Recordemos as palavras do Papa Francisco na benção extraordinária Urbi et orbi, em março do corrente ano: “Com Ele a bordo, experimentaremos – como os discípulos – que não há naufrágio. Porque esta é a força de Deus: fazer resultar em bem tudo o que nos acontece, mesmo as coisas ruins. Ele serena as nossas tempestades, porque, com Deus, a vida não morre jamais”.[3]
É necessário nos apoiarmos com a nossa fé e confiança e não termos receio de gritarmos continuamente por sua presença. Lembrando, ainda, as palavras do Papa Bento XVI em uma visita ao campo de extermínio de Auschwitz, na Polônia, admoestando-nos a robustecer a nossa fé, sobretudo nos períodos mais difíceis, amparado no canto do salmo 44: “Desperta, Senhor, por que dormes? Desperta e não nos rejeites para sempre! Por que escondes a tua face e te esqueces da nossa miséria e tribulação? A nossa alma está prostrada no pó, e o nosso corpo colado à terra. Levanta-te! Vem em nosso auxílio; salva-nos, pela tua bondade!"
E nos exorta, mais uma vez, o Papa emérito: “o nosso grito a Deus deve ao mesmo tempo ser um grito que penetra o nosso próprio coração, para que desperte em nós a presença escondida de Deus para que aquele seu poder que Ele depositou nos nossos corações não seja coberto e sufocado em nós”. [4]
Não permitamos que as intempéries, as circunstâncias em que vivemos – tão desafiantes e dolorosas – abafem, em nós, a fé que recebemos de Deus, garantia de permanecermos firmes e confiantes. Mesmo quando tudo pareça está se desfazendo, confiemos: o Senhor há de exclamar: CALA-TE! Tudo encontra calmaria. Não importa quanto tempo demore, quantas coisas enfrentaremos, sustentemo-nos firmes e respondamos seguramente convencidos de onde Deus está: ELE ESTÁ NO MEIO DE NÓS!

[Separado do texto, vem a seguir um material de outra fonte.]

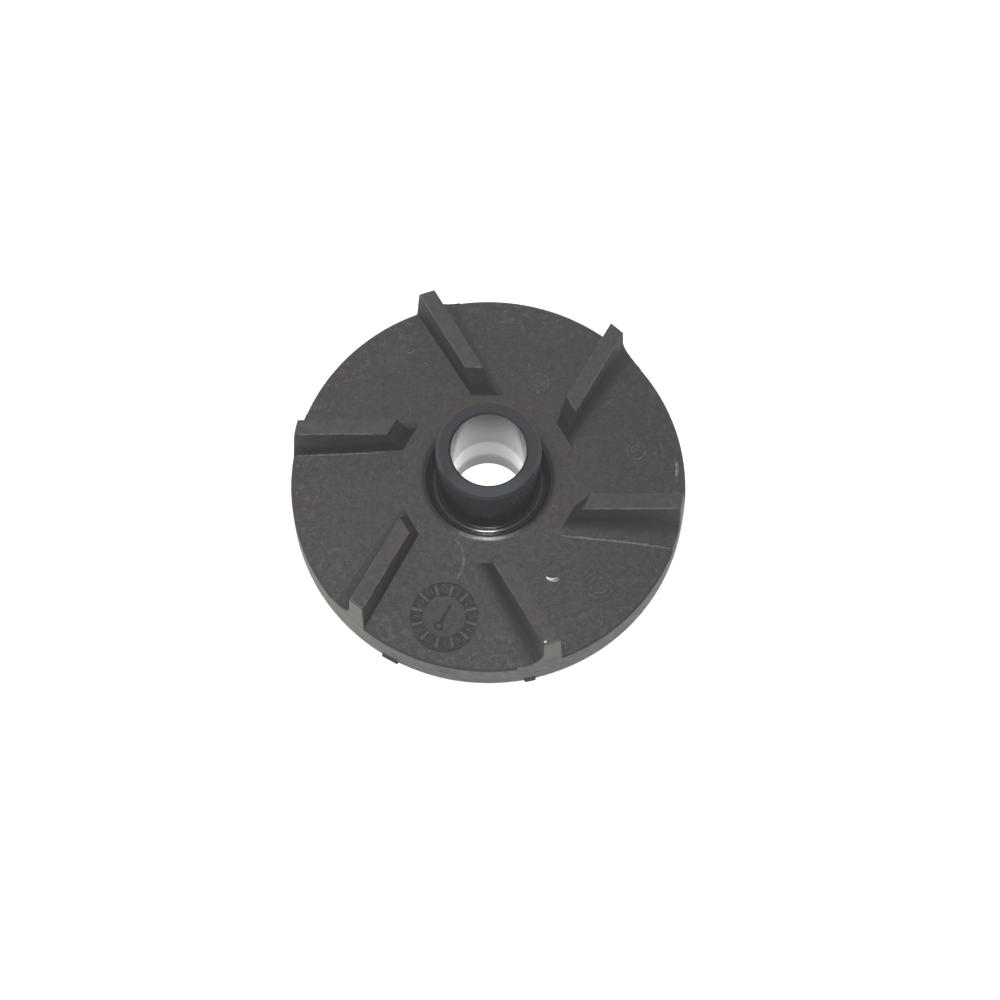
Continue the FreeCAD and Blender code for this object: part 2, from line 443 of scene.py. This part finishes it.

Para encerrar, uma música de padre Zezinho que sempre vem ao meu coração e pensamento nessas horas, nesses tempos exigentes: E quando se acabarem as palavras / E quando não deu certo o que era humano / E quando se esgotarem os recursos / E já não adiantar nenhum discurso / E quando eu tiver feito o que é possível / E quando fazer mais for impossível / Então descansarei bem mais tranquilo / Então meu coração se lembrará / Confia no Senhor / Confia no Senhor / Procura o ombro dele que ele é Pai / Confia no Senhor / Confia no Senhor / Se não conseguiste / Deus conseguirá.
[1] Marcos 4, 40.
[2] Idem.
[3] Papa Francisco, Homilia em 27 de março de 2020.